The divestment action was voted on by the Board of Trustees at a meeting on Tuesday, May 9.

“For a university to contemplate a divestment action is a very, very serious thing for us to do, and it’s something we should not do except in the most extreme of circumstances,” says President Robert A. Brown. “But if you look at what’s going on in Darfur and Sudan and what the whole world understands is really genocide, this is one of those special circumstances where the University should take a position.”

Boston University does not currently have any ties to multinational companies that do business with Sudan, most of which are petroleum corporations, but Brown says that it was important that the University make a statement, particularly as the region’s plight becomes a concern to the student community.

“The College of Arts and Sciences Forum had asked us if we had any position in our investment policies with regard to this,” says Robert A. Knox (CAS’74, GSM’75), a vice chairman of the Board of Trustees.

 “It certainly influenced the speed at which we brought it up,” Brown adds.

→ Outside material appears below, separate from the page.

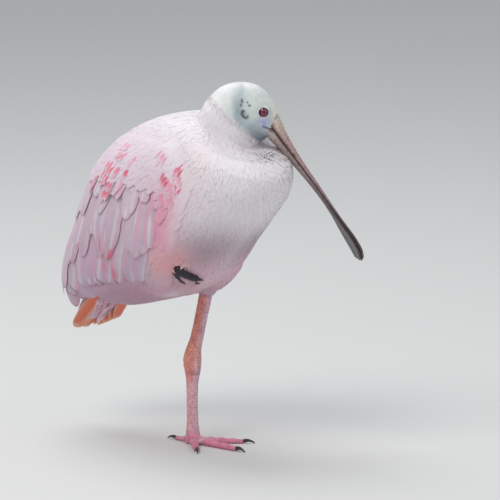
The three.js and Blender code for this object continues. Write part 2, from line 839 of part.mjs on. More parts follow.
function build() {
  const body = new THREE.Group();
  const add = (name, solid, finish) => {
    const mesh = new THREE.Mesh(toGeometry(solid), finish);
    mesh.name = name;
    body.add(mesh);
  };
  const torsoClear = torsoForm(clearance);
  const headClear = skull(clearance);

  const sides = { left: 1, right: -1 };
  const bothSides = Object.values(sides);
  const lidded = join([skull(0), ...bothSides.map(lids)]);
  const hollows = bothSides.flatMap((side) => [eye(side, clearance), ear(side), mouthLine(side)]);
  const headNode = largest(cutBy(lidded, hollows));
  const neckNode = largest(neckCut.above(torsoForm(0).add(neckTube(0))).subtract(headClear));
  const leg = standingLeg();
  const thighLeft = largest(cutBy(thigh(0), [torsoForm(clearance, 0), legSocket()]));
  const thighClear = thigh(clearance).subtract(torsoForm(0, 0));
  const torsoNode = largest(neckCut.below(torsoForm(0)).subtract(headClear));
  const ankleCut = ankle[2] - 1;
  const footCut = 11;
  const tarsus = leg.trimByPlane([0, 0, -1], -ankleCut + clearance / 2).trimByPlane([0, 0, 1], footCut + clearance / 2);
  const footSolid = standingFoot();
  const foot = cutBy(
    footSolid.trimByPlane([0, 0, -1], -footCut + clearance / 2),
    toes.map((row) => claw(row, clearance)),
  );

  add("torso", torsoNode, whitePlumage);
  add("neck", neckNode, whitePlumage);
  add("head", headNode, baldSkin);
  Object.entries(sides).forEach(([name, side]) => add(`eye_${name}`, eye(side, 0), iris));
  add("bill_upper", largest(cutBy(mandible(true, 0), [headClear, ...bothSides.map(nostrilSlit)])), horn);
  add("bill_lower", largest(mandible(false, 0).subtract(headClear).subtract(
    neckCut.above(torsoForm(clearance)),
  )), darkHorn);

  const tailNode = tail(makeDraw(11), [torsoClear]);
  add("tail", tailNode, tailPlumage);
  add("wing_left", wing(1, makeDraw(23), [torsoClear, tailNode, thighClear]), pinkPlumage);
  add("wing_right", wing(-1, makeDraw(37), [torsoClear, tailNode]), pinkPlumage);

  add("thigh_left", thighLeft, whitePlumage);
  add("tibia_left", largest(leg.trimByPlane([0, 0, 1], ankleCut + clearance / 2).subtract(torsoClear)), redSkin);
  add("tarsus_left", largest(tarsus), redSkin);
  add("foot_left", largest(foot), redSkin);
  toes.forEach((row, i) => add(`claw_left_${i + 1}`, largest(claw(row)), darkSkin));

  const tucked = cutBy(tuckedFoot(), [torsoClear, ...tuckedToes.map((row) => tuckedClaw(row, clearance))]);
  add("foot_right", largest(tucked), darkSkin);
  tuckedToes.forEach((row, i) => add(`claw_right_${i + 1}`, largest(tuckedClaw(row)), darkSkin));
  return body;
}

export default build();
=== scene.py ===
import math

import bpy
import numpy as np
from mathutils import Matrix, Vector
from mathutils.bvhtree import BVHTree
from mathutils.kdtree import KDTree


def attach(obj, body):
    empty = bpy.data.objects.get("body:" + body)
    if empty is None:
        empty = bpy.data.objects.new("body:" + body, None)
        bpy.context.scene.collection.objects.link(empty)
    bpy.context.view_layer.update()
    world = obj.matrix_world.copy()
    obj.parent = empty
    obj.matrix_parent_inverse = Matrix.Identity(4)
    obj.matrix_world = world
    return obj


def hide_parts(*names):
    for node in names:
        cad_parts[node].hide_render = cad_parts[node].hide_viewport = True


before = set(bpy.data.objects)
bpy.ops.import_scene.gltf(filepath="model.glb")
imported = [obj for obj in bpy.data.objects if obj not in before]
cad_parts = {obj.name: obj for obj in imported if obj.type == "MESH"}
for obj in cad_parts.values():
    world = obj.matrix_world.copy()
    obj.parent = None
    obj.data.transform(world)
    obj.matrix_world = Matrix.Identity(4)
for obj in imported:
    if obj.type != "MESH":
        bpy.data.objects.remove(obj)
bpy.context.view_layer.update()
mm = 0.001

# The bird faces +X, its left side is +Y, and the origin is the centre of the standing foot's sole.
# Forms are rows of oval sections, as in the solids, in millimetres:
# back x, back z, front x, front z, half width, turn about the neck's upright axis in degrees

neckAxisX = 56 * mm
headYaw = 50


def makeForm(squareness, sections, turned=False):
    rows = np.array([list(row) + [headYaw] * (6 - len(row)) for row in sections], float)
    rows[:, :5] *= mm
    return {"rows": rows, "last": len(rows) - 1, "squareness": squareness, "turned": turned}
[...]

Other universities that have taken divestment action include Brown, Columbia, Harvard, Stanford, Yale, and the members of the University of California system.

More than 200,000 people have been killed in Sudan’s Darfur region in an ethnic conflict between the Sudanese government and two rebel factions. Government-sponsored militias, known as Janjaweed, have also displaced nearly two million people, many of whom are living in refugee camps in neighboring Chad. The U.S. Congress declared the actions of the Sudanese government a genocide in 2004.

A peace treaty between the Sudan Liberation Army, the largest rebel faction, and the Sudanese government was signed on May 5, but violence in the refugee camps has escalated since then. Brown says that the treaty did not affect the divestment action.

The companies on the list include telecommunications company Telefonaktiebolaget LM Ericcson, China National Petroleum, and electronics company Siemens AG. The trustees’ vote states that the companies “provide the government of Sudan with substantial financial resources and the infrastructure to continue the sponsorship of genocidal actions in Darfur.”